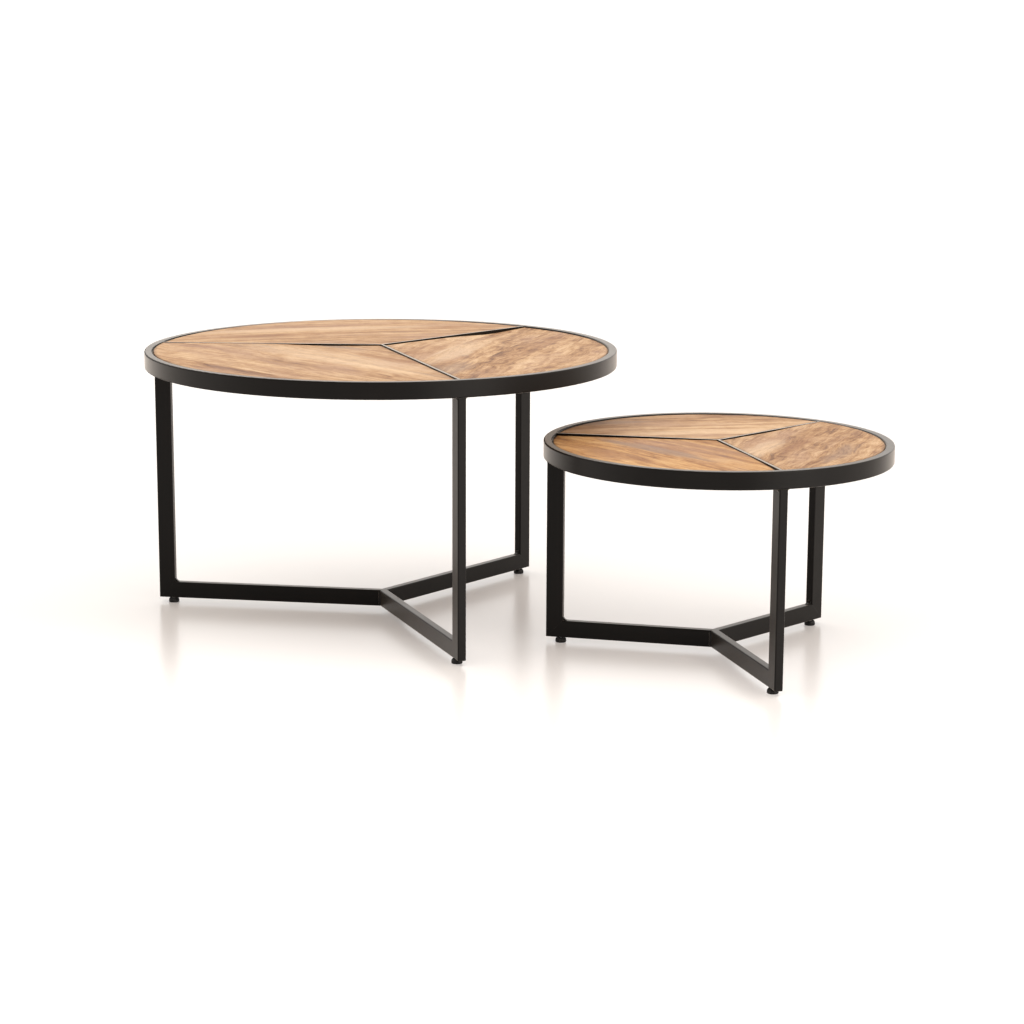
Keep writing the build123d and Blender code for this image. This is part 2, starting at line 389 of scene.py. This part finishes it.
class Graph:
    """The nodes of a material or a world, with a short call for each kind used here."""

    def __init__(self, owner):
        self.owner = owner
        owner.use_nodes = True
        self.tree = owner.node_tree
        self.tree.nodes.clear()

    def node(self, kind, inputs=None, **settings):
        made = self.tree.nodes.new("ShaderNode" + kind)
        for key, value in settings.items():
            setattr(made, key, value)
        for key, value in (inputs or {}).items():
            self.put(made.inputs[key], value)
        return made

    def put(self, socket, value):
        if isinstance(value, bpy.types.NodeSocket):
            self.tree.links.new(value, socket)
        else:
            socket.default_value = value

    def math(self, operation, first, second):
        return self.node("Math", {0: first, 1: second}, operation=operation).outputs[0]

    def centred(self, value, amount):
        """A noise of mean 0.5 as a swing to both sides of zero."""
        return self.math("MULTIPLY", self.math("SUBTRACT", value, 0.5), amount)

    def plus(self, value, other, amount):
        """A value and a share of another one."""
        return self.math("ADD", value, self.math("MULTIPLY", other, amount))

    def dot(self, first, second):
        return self.node("VectorMath", {0: first, 1: second}, operation="DOT_PRODUCT").outputs["Value"]

    def noise(self, place, scale=1.0, detail=2.0, roughness=0.5):
        inputs = {"Vector": place, "Scale": scale, "Detail": detail, "Roughness": roughness}
        return self.node("TexNoise", inputs).outputs["Fac"]

    def span(self, value, low, high, to_low=0.0, to_high=1.0, kind="SMOOTHSTEP"):
        """A value's way from low to high, as a way from to_low to to_high."""
        inputs = {"Value": value, "From Min": low, "From Max": high, "To Min": to_low, "To Max": to_high}
        return self.node("MapRange", inputs, interpolation_type=kind).outputs[0]

    def mix(self, factor, first, second):
        """A colour mix, whose sockets for colours are the seventh and eighth."""
        inputs = {0: factor, 6: first, 7: second}
        return self.node("Mix", inputs, data_type="RGBA").outputs[2]

    def ramp(self, factor, stops):
        made = self.node("ValToRGB", {"Fac": factor})
        band = made.color_ramp
        while len(band.elements) < len(stops):
            band.elements.new(0.5)
        for element, (place, colour) in zip(band.elements, stops):
            element.position = place
            element.color = colour
        return made.outputs["Color"]

    def bump(self, height, distance, strength):
        inputs = {"Height": height, "Distance": distance, "Strength": strength}
        return self.node("Bump", inputs).outputs["Normal"]

    def place(self):
        return self.node("TexCoord").outputs["Object"]

    def part(self, vector, axis):
        return self.node("SeparateXYZ", {0: vector}).outputs[axis]

    def finish(self, **inputs):
        """The surface shader, with its inputs by name, and the output."""
        shader = self.node("BsdfPrincipled", {key.replace("_", " "): value for key, value in inputs.items()})
        self.tree.links.new(shader.outputs["BSDF"], self.node("OutputMaterial").inputs["Surface"])
        return self.owner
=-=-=
Everything from the first line above up to and including the line that contains "self.tree.nodes.clear()" should be printed exactly; please print only that.

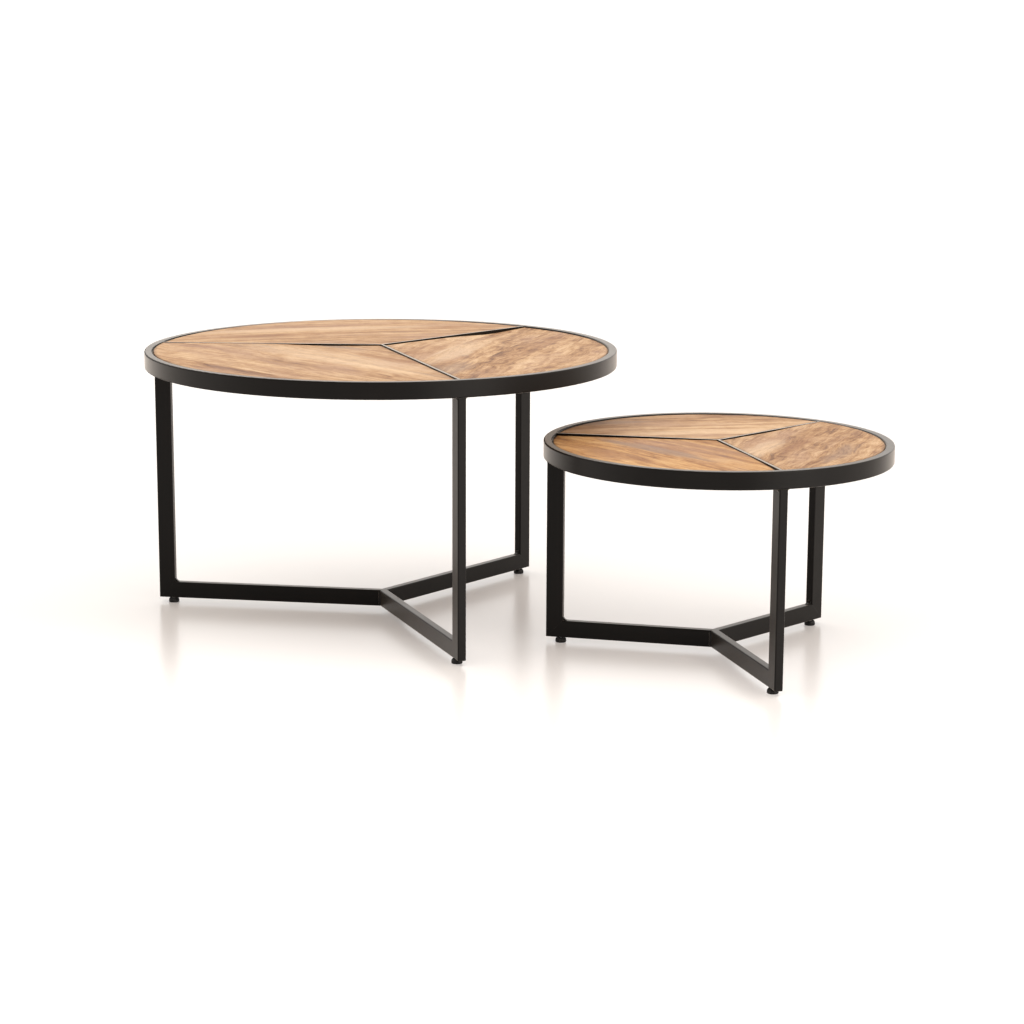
Keep writing the build123d and Blender code for this image. This is part 2, starting at line 389 of scene.py. This part finishes it.
class Graph:
    """The nodes of a material or a world, with a short call for each kind used here."""

    def __init__(self, owner):
        self.owner = owner
        owner.use_nodes = True
        self.tree = owner.node_tree
        self.tree.nodes.clear()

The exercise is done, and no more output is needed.